La muerte de Marisa se anunció con vida, sus órganos iban a ser donados. Las palabras elegidas habían echado raíz antes de la partida. No se va del todo quien luce un vestido rojo, la despedida se disuelve, se olvida, el color acapara la escena y el recuerdo perpetuo le gana al tiempo. De rojo estaba Doña Marisa en su velatorio multitudinario y de rojo –como la primera bandera del PT que ella cosió y bordó “tenía un paño rojo, italiano, un corte guardado durante mucho tiempo y le cosí en blanco una estrella hermosa”– se la piensa y sueña. Los adjetivos que la nombran combinan con el vestido, guerrera suele ser uno de los primeros (enseguida aparecen humilde y sensible) pero guerrera es quizás el que mejor describe la marca de agua, alma de amor y de odio con la que se la ha mirado y despreciado durante toda su vida pública. 

Marisa Leticia Rocco,  aliento y aire de Lula, ex primera dama brasileña y militante del PT, vivió una vida que le gana en carácter al mejor argumento que una telenovela -una de las mejores, capaz de paralizar a las noches brasileñas- pueda tener. Un primer trabajo cuidando a niñxs chiquitxs cuando también ella era una nena en São Bernardo do Campo, un primer marido muerto a tiros cuando estaba embarazada, un trabajo envolviendo bombones en una fábrica de chocolates, y amor, familia, política y patria con Lula da Silva desde los años setenta (se casaron en 1974) confirman que su vida real compite y le gana en vértigo a cualquier vida inventada. “Murió triste porque los canallas, los fascinerosos hicieron maldades con ella. Un día deberán tener la humildad de pedirle disculpas” decía su compañero cuando recibía el pésame y mientras en Brasilia la palabra “asesinos” recién pintada iluminaba la noche desde una de las paredes de un lugar donde se gobierna con  igualdad y justicia. ¿Con igualdad y justicia? A Marisa se la acusó de ser pobre,  de estar tejiendo en la sombra –nunca fue de esa primeras damas que se esfuerzan por poner de moda el diseño de una marca– y de ser bella.

Demasiada épica guardada en la tela italiana que transformó en bandera revolucionaria, demasiada épica atesorada en la carretilla en la que llevaba las verduras que su familia cultivaba cuando era una nena,  demasiada épica en las protestas de mujeres que organizaba en contra de las detenciones de la dictadura, demasiada épica ofreciendo su casa como sede del Sindicato de Metalúrgicos cuando la represión lo intervino.
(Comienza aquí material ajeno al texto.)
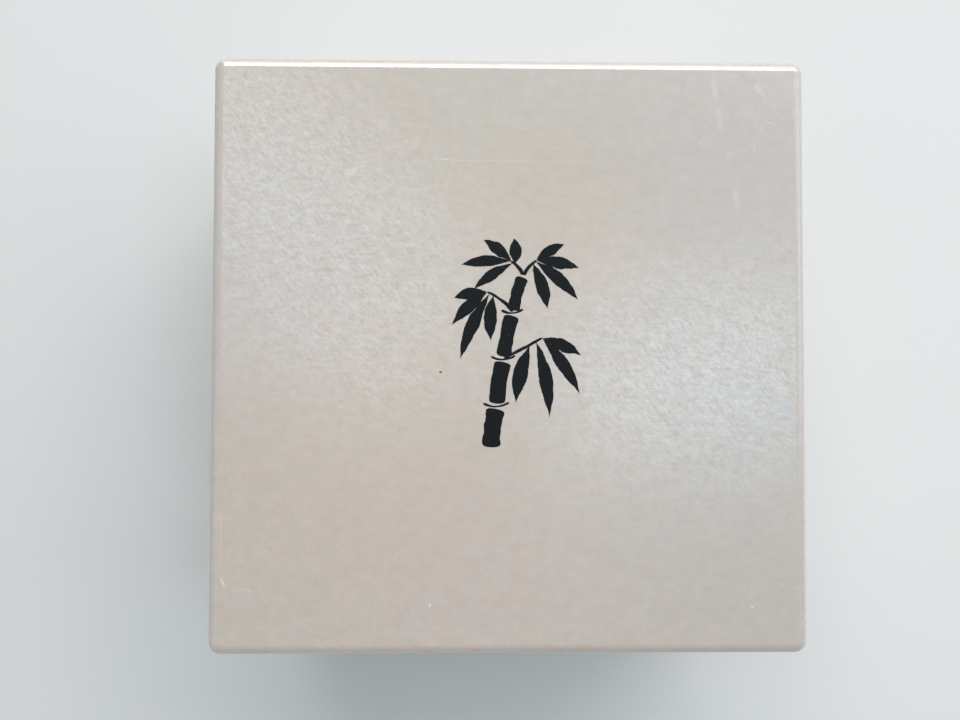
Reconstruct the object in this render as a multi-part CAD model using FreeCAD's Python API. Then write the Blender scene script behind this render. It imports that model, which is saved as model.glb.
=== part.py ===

Demasiada épica atragantada en las gargantas siniestras que celebraban el ACV hemorrágico del que hablaban los diarios adentro del hospital –el festejo incluye a algunos de los médicos que eligieron vitorearlo en las redes– y por las calles de San Pablo, y que después se extendió cuando el New York Times repetía la hora oficial de muerte, demasiada épica. Entonces, ¿qué mejor sopapa que un escándalo mediático y la acusación de ladrona para que las cloacas se destapen? La historia no es nueva y la difamación como pólvora, mucho menos. Mientras las acusaciones no se prueban y la muerte llega hambrienta la mano de Lula cubre la mano fría de Marisa en una última foto de pareja, posteo de una lucha que continúa amparada en el rojo de un vestido nada yermo.